The Evolution of Zoe Saldana
By Benn Lyons
J.J. Abrams and James Cameron are two very different directors, but they have come to agree on one thing: Zoe Saldana is damn good at what she does. From Star Trek to Avatar, 2009 marked a career-changing year that took Saldana to outer space and back. Twice. I sat down with the native New Yorker and recent LA transplant over drinks in Century City.
BL: Being a part of huge blockbusters such as Star Trek and Avatar, the pace of your life and your life in general have changed significantly. What effect has that had on you?
ZS: I’m very lucky I have a good support system around me. The only element that’s not happy in my life is my dog. He’s having a very hard time dealing with [all the traveling]. Every time I pick up my suitcase—I’ve never seen anybody have a tantrum like that. But I take time in between movies because I put so much into the characters I do that they haunt me for a while.
BL: Tell me about the experience of working on Avatar.
ZS: You know how certain things just feel like they were meant to cross your path? I feel like I was meant to work with Jim (Cameron) and [actor] Sam (Worthington) and to play someone like Neytiri because everything about her was something either I knew I could get away with, or I wanted to get away with. I wanted to work with someone who is just like I am, who doesn’t stop until it’s done. Literally, Jim is the Terminator. He will not stop!
BL: You lived in the Dominican Republic for seven years growing up. How difficult was it to refamiliarize yourself with American culture when you came back?
ZS: My shock was how little I knew about Tupac Shakur and Biggie [Smalls]. Being originally from New York, that was unacceptable. When I came back I had missed out on so much of that hip-hop culture that had infiltrated New York. When I left we were dancing to Debbie Gibson! When I came back we were dancing to [Saldana starts to rap the Biggie song “Juicy”] “It was all a dream.” It definitely took some time to catch up on that.
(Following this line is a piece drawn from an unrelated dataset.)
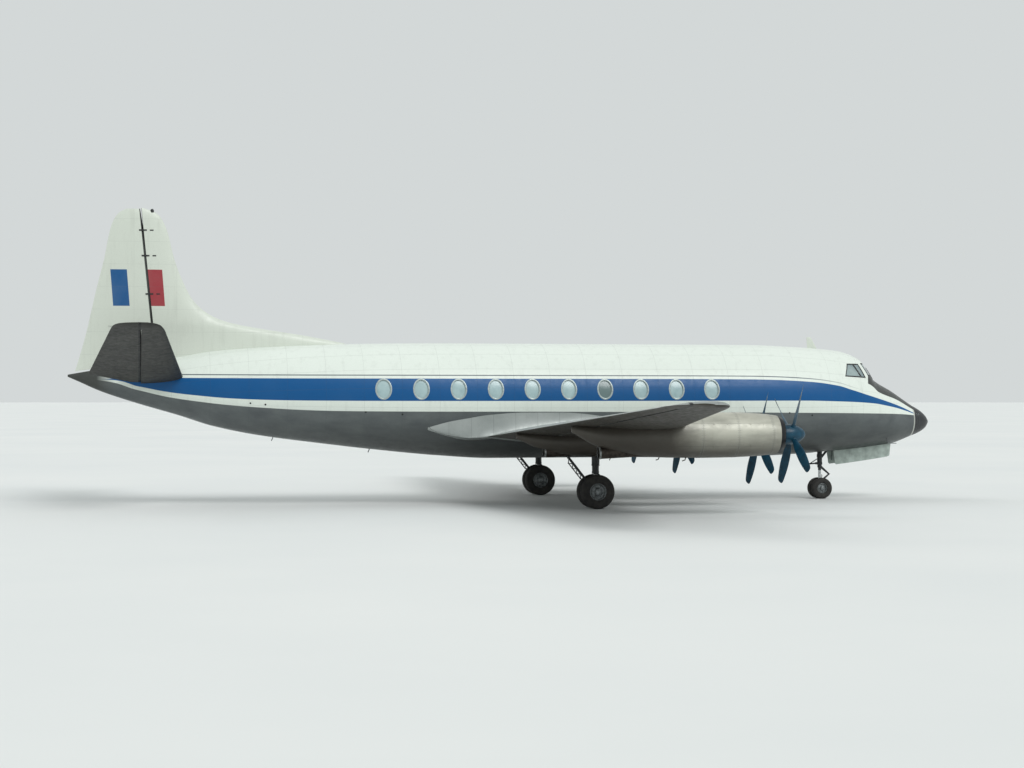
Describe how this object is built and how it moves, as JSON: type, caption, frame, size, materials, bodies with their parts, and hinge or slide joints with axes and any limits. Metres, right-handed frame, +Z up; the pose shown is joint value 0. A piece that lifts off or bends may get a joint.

BL: OK, so you can rap Biggie, what other music do you love?
ZS: Jay-Z’s new album blows my mind. Hearing “Empire State of Mind” definitely had an effect on me. And lets talk about Lady Gaga. It took me a full year to get into the whole “Gaga-mania,” but I love the fact she is being herself, and even with all the attention she is getting the one thing we can all concur on is she is an artist. Her videos are works of art.
BL: We are both from New York City but have relocated to LA for whatever reason. Do you have moments when you realize—even though you miss home—you know you’re supposed to be here right now?
ZS: I feel like I just had to move to LA at the right time. If you are working in this business, you have to have sufficient maturity to understand that what you see, what you are being seduced by, isn’t real. When you are very young and you think it’s real, it’s easy to become lost. You have to know yourself and be very honest with yourself. I knew if I moved here at an earlier stage in my life I could have been susceptible to fall victim to that; it’s just so much fun and feels so good. But now that I’m older, want more space, have priorities and want a house and a family, LA is the best place to move because literally, work is here. All the producers are here. And let’s face it— Hollywood is amazing.